E tem mais: se vale então essa percepção de que o passado condena e não perdoa... acho que as pessoas que têm teto de vidro precisam pensar duas vezes antes de apontar o dedo para os outros.

Podem falar o que for ao meu respeito, podem me xingar e dizendo que eu estou sendo escroto ao mencionar esse episódio. Mas faço isso apenas para mostrar que buscar por erros e falhas no passado pode ser feito contra qualquer um. A partir do momento em que ela acha válido puxar um vídeo antigo do Agenor e usar isso para fazer um pré-julgamento a respeito de sua índole, isso permite que façam o mesmo com ela. 
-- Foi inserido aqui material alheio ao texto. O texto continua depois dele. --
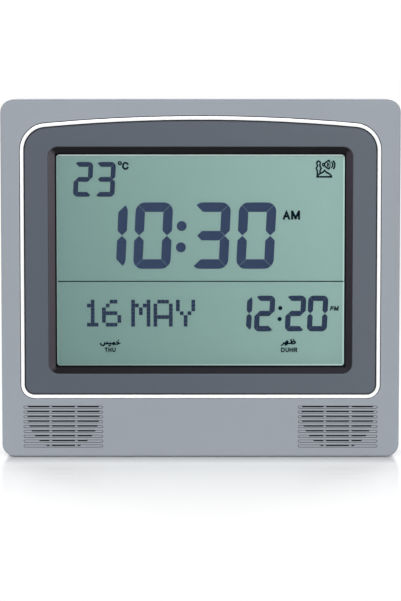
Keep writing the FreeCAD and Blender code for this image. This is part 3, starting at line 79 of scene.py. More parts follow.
def shade(red, green, blue):
    """A linear colour from the usual 0 to 255 numbers."""
    parts = []
    for level in (red, green, blue):
        level = level / 255
        parts.append(level / 12.92 if level <= 0.04045 else ((level + 0.055) / 1.055) ** 2.4)
    return (*parts, 1.0)


def tinted(colour, factor):
    """A lighter or darker version of a colour."""
    return (*(min(1.0, level * factor) for level in colour[:3]), 1.0)


# ---------------------------------------------------------------- finishes


class Finish:
    """A material: one main shader, and patterns that read the piece's own coordinates."""

    def __init__(self, name):
        self.material = bpy.data.materials.new(name)
        self.material.use_nodes = True
        self.tree = self.material.node_tree
        self.tree.nodes.clear()
        self.output = self.node("ShaderNodeOutputMaterial")
        self.shader = self.node("ShaderNodeBsdfPrincipled")
        self.join(self.shader.outputs["BSDF"], self.output.inputs["Surface"])
        self.place = self.node("ShaderNodeTexCoord").outputs["Object"]

    def node(self, kind, **settings):
        made = self.tree.nodes.new(kind)
        for name, setting in settings.items():
            setattr(made, name, setting)
        return made

    def join(self, source, target):
        self.tree.links.new(source, target)

    def set(self, **values):
        """Constants on the shader's own sockets; an underscore stands for a space."""
        for name, number in values.items():
            self.shader.inputs[name.replace("_", " ")].default_value = number
        return self

    def axes(self):
        """The piece's own X, Y and Z, each as a number."""
        split = self.node("ShaderNodeSeparateXYZ")
        self.join(self.place, split.inputs["Vector"])
        return split.outputs["X"], split.outputs["Y"], split.outputs["Z"]

    def mapped(self, **changes):
        """The piece's coordinates, turned or stretched."""
        mapping = self.node("ShaderNodeMapping")
        self.join(self.place, mapping.inputs["Vector"])
        for name, numbers in changes.items():
            mapping.inputs[name].default_value = numbers
        return mapping.outputs["Vector"]

    def noise(self, scale, detail=2.0, vector=None):
        texture = self.node("ShaderNodeTexNoise")
        self.join(vector or self.place, texture.inputs["Vector"])
        texture.inputs["Scale"].default_value = scale
        texture.inputs["Detail"].default_value = detail
        return texture.outputs["Fac"]

    def ranged(self, source, low, high, to_low=0.0, to_high=1.0):
        """A number carried from one range to another."""
        mapping = self.node("ShaderNodeMapRange")
        self.join(source, mapping.inputs["Value"])
        limits = {"From Min": low, "From Max": high, "To Min": to_low, "To Max": to_high}
        for name, number in limits.items():
            mapping.inputs[name].default_value = number
        return mapping.outputs["Result"]

    def levels(self, noise, low=0.0, high=1.0):
        """Noise carried to a range; nearly all of it lies between 0.3 and 0.7."""
        return self.ranged(noise, 0.3, 0.7, low, high)

    def between(self, place, low, high, to_low=0.0, to_high=1.0):
        """A number that runs from one value to another between two places in millimetres."""
        return self.ranged(place, low * MM, high * MM, to_low, to_high)

    def behind(self, y, depths):
        """Nothing in front of the first of two depths, and all of it behind the second."""
        first, second = depths
        return self.between(y, first - HALF_DEPTH, second - HALF_DEPTH)

    def arithmetic(self, kind, first, second=0.0):
        """Arithmetic on two numbers, either of them a socket."""
        made = self.node("ShaderNodeMath", operation=kind)
        for socket, number in zip(made.inputs, (first, second)):
            if isinstance(number, (int, float)):
                socket.default_value = number
            else:
                self.join(number, socket)
        return made.outputs[0]

    def plus(self, first, second):
        return self.arithmetic("ADD", first, second)

    def less(self, first, second):
        return self.arithmetic("SUBTRACT", first, second)

    def times(self, first, second):
        return self.arithmetic("MULTIPLY", first, second)

    def larger(self, first, second):
        return self.arithmetic("MAXIMUM", first, second)

    def outside(self, place, centre, reach):
        """How far a place lies beyond a reach on either side of a centre, along one axis."""
        distance = self.arithmetic("ABSOLUTE", self.less(place, centre * MM))
        return self.less(distance, reach * MM)

    def blend(self, share, first, second):
        """A colour between two others, each given as numbers or as a socket."""
        made = self.node("ShaderNodeMix", data_type="RGBA")
        self.join(share, made.inputs[0])
        for socket, colour in zip(made.inputs[6:8], (first, second)):
            if isinstance(colour, tuple):
                socket.default_value = colour
            else:
                self.join(colour, socket)
        return made.outputs[2]

    def layer(self, share, first, second):
        """A shader between two others."""
        made = self.node("ShaderNodeMixShader")
        self.join(share, made.inputs[0])
        self.join(first, made.inputs[1])
        self.join(second, made.inputs[2])
        return made.outputs[0]

    def colour(self, source):
        self.join(source, self.shader.inputs["Base Color"])
        return self

    def painted(self):
        """The colour that the shader has so far."""
        return self.shader.inputs["Base Color"].links[0].from_socket

    def roughness(self, source, low, high):
        self.join(self.levels(source, low, high), self.shader.inputs["Roughness"])
        return self

    def bump(self, height, distance, strength=1.0):
        """Fine relief, distance in millimetres."""
        made = self.node("ShaderNodeBump")
        made.inputs["Distance"].default_value = distance * MM
        made.inputs["Strength"].default_value = strength
        self.join(height, made.inputs["Height"])
        self.join(made.outputs["Normal"], self.shader.inputs["Normal"])
        return self


def moulded(name, colour, spread=0.04, grain=2600.0, depth=0.012, rough=(0.46, 0.56), specular=0.35):
    """Spark-eroded moulded plastic: fine even grain, faint flow marks in colour and gloss."""
    finish = Finish(name)
    flow = finish.levels(finish.noise(22.0, detail=3.0), high=0.6)
    speckle = finish.levels(finish.noise(grain / 2), high=0.4)
    dark = tinted(colour, 1 - spread)
    light = tinted(colour, 1 + spread)
    finish.colour(finish.blend(finish.plus(flow, speckle), dark, light))
    finish.roughness(finish.noise(90.0, detail=3.0), *rough)
    finish.bump(finish.noise(grain, detail=1.0), depth)
    return finish.set(Specular_IOR_Level=specular)


def metal(name, colour, rough):
    """Bare or plated metal, finely marked."""
    finish = Finish(name)
    marks = finish.noise(900.0, detail=4.0)
    finish.colour(finish.blend(finish.levels(marks), tinted(colour, 0.8), colour))
    finish.roughness(marks, *rough)
    finish.bump(marks, 0.004)
    return finish.set(Metallic=1.0)


def case_plastic(name):
    """Silver-grey satin lacquer over the moulded case."""
    return moulded(name, shade(155, 161, 169), spread=0.015, grain=1900.0, depth=0.006,
                   rough=(0.42, 0.5), specular=0.12)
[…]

Pessoalmente, acho que não tem nada a ver essa chafurdar o passado para descobrir algo comprometedor. Pois o passado está no passado, e muitas vezes são coisas que a pessoa se arrepende, pelas as quais ela já pagou sua punição. Tais falhas pontuais não podem ser vistas como manchas permanentes na vida do indivíduo, que vão determinar quem ele é hoje e será no futuro. Da mesma forma que o Agenor se arrepende e não concorde mais com o que fez no rodeio, é válido que a Luisa Mell lamente o acidente pelo o qual ela passou. Agora, o que não pode é defender a ideia que o passado possa condenar uns, mas não outros.

Enfim, digo mais uma vez que esse episódio da capivara demonstrou uma reação muito hipócrita e desproporcional, especialmente por parte daqueles que dizem defenderem os animais e o meio ambiente. Tem tantos casos piores, de gente que realmente maltrata os bichos, e que passam impunes, e quem foi crucificado foi um mero influencer que tinha uma capivara de estimação. Acho até grave como que em nenhum momento se fala a respeito do animal em si, como que a Filó está: afinal de contas, ela já estava acostumada com sua vida na fazenda de Agenor, será que ela se adaptará à vida selvagem mesmo? Fico pensando o que diriam a Luisa Mell e o IBAMA se essa capivara não conseguir se reintegrar ao seu habitat natural, e com isso venha até a morrer de fome ou devido a um predador. Provavelmente, ficarão em silêncio, não vão dizer nada... Da mesma forma como ficam calados quanto é uma celebridade que tem um macaco ou coruja de estimação, ou quando animais são mortos por movimentos como o MST.